Shakir Stapleton of Saint Kitts & Nevis who is hearing impaired Translates Lessons Learned in Sports to the Workplace.
Standing on a silver construction ladder with a red top, Shakir Stapleton is tucked deep inside the ceiling working on the technical aspect of computer systems. To the normal eye, the complicated wiring and electrical work can be described as a foreign language. But for Stapleton, it’s just another day at work, in his element, thriving.
Over the years, he’s taken what he’s learned to shape the career he has. During the interview for this story, he beams with a smile at the mention of his employment. Shy, and unsure about opening up, his body language changes, and he starts telling little bits of his story.
A man in a red shirt stands on a ladder. The upper half of his body is in the ceiling.
Shakir’s career in IT puts him in many unique situations.
It’s a moment that’s been years in the making.
On the island paradise of Saint Kitts & Nevis, Stapleton, who is hearing impaired, found early academic success at the Cecele Browne Integrated School in a Special Education Unit. The quiet and reserved child quickly became a standout in academics and sports, finding his niche in tennis and athletics with Special Olympics.

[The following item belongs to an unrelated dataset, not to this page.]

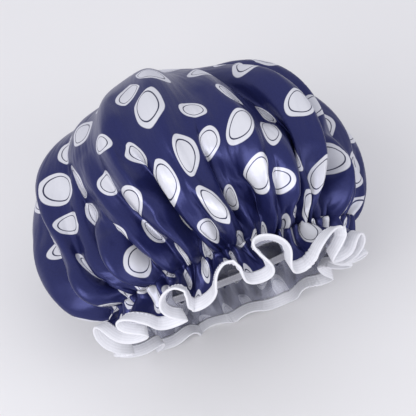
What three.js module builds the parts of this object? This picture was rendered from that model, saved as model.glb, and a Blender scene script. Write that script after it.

As an exceptional athlete, Stapleton has had several opportunities to represent his country at the highest level, including competing against athletes from around the world in Puerto Rico, Shanghai, China and, most recently, at the 2019 Special Olympics World Games in Abu Dhabi. Stapleton has experienced different parts of the world and different cultures firsthand, but says, “it is too hard to pick just one as a favorite.”
In order to compete at his highest level, Stapleton knows that he must remain focused on his health and fitness. “I do weekly tennis skill-building exercises, bike riding and cardio sessions,” he says.
Two Special Olympics athletes shake hands at the end of a tennis match.
Shakir playing tennis, showing excellent sportsmanship to a competitor from Special Olympics Switzerland.
His dedication to health and fitness helped propel Stapleton to gold and silver medals in competition, but even as he improved his sports skills while traveling around the world, he was also learning important lessons that would translate off the field of play.
Derek Good, Stapleton’s coach and mentor, shares, “I have seen him mature as an individual, by becoming more outgoing, and as a competitor, by dedicating free time to training and becoming a better tennis player.”
“Sports helped my confidence in the classroom,” says Stapleton, who was among the first batch of students from his school to write the Test of Standards exams. He was the first student who successfully attained an average passing score of 50% and over. In 2016, he graduated as the class valedictorian with the Life Centered Career Education certificate.
Stapleton never forgets where he found his passion for sports and academics. Every Friday morning, he returns to his Alma Mater to teach tennis classes.
Good quickly took notice of the tremendous impact Stapleton has on the students. “Shakir leads by example when teaching and demonstrating to the students. He is focused on the student’s development,” he says. “He interacts with each student and offers them encouragement.”
A Special Olympics athlete hits the tennis ball with his racket.
Shakir is in his element on the tennis court.
Photo by CHRISTOPHER PIKE
“I just think it’s important to give back, especially to the Cecele Browne Integrated School and the community,” Stapleton says about why he continues to teach the youth. He knows how important developing your passions as a young person is for your future. Developing his passions while still in school helped Stapleton find a career he enjoys immensely.
“I enjoyed playing video and computer games growing up and before I graduated, I had an internship with the Information Technology Department at the Nevis Island Administration. It was a good learning opportunity. I got lots of hands-on experience,” he says. During that internship, he formed relationships that helped him secure full-time employment as an IT Technician. For more than seven years, he has assisted with technical support and solving computer and gadget-related problems.
A computer station is set up on a desk.
Shakir’s work requires that he keep things neat and orderly.
“I enjoy taking something that is not working, fixing it, and making it function again for the customer,” Stapleton says. Sometimes those customers are a little more personal than others. With his experience, he was able to set up his former school’s computer systems with little assistance.
Every day brings something different, as he says, “different government offices will call in with computer issues. Some I have to go out and repair in the field, while others need to come back to the office.” He’s quick to express that it is what he loves to do.
His passion and willingness to go above and beyond has earned him recognition from his peers. In 2015 Stapleton received the Ticketeer Award for completing the most tickets for the calendar year.
Giving advice to other Special Olympics athletes who may want to enter the workforce, Stapleton says, “seek out people in the field to learn and gain experience.”
Stapleton aspires to continually gain experience in his career journey in order to advance through the ranks to becoming the Supervisor of Technical Services and eventually the Assistant Director IT. Luckily so much of what he’s learned through Special Olympics carries over to the workplace.
“Special Olympics taught me discipline and gave me confidence that I use at work,” he says.
Each day he goes to work, it’s something new. Not knowing what he might be doing keeps him on his toes, ready to tackle the task at hand. But without the lessons taught on the Special Olympics’ field of play, there’s a good chance Stapleton might not have found the confidence he needs to succeed.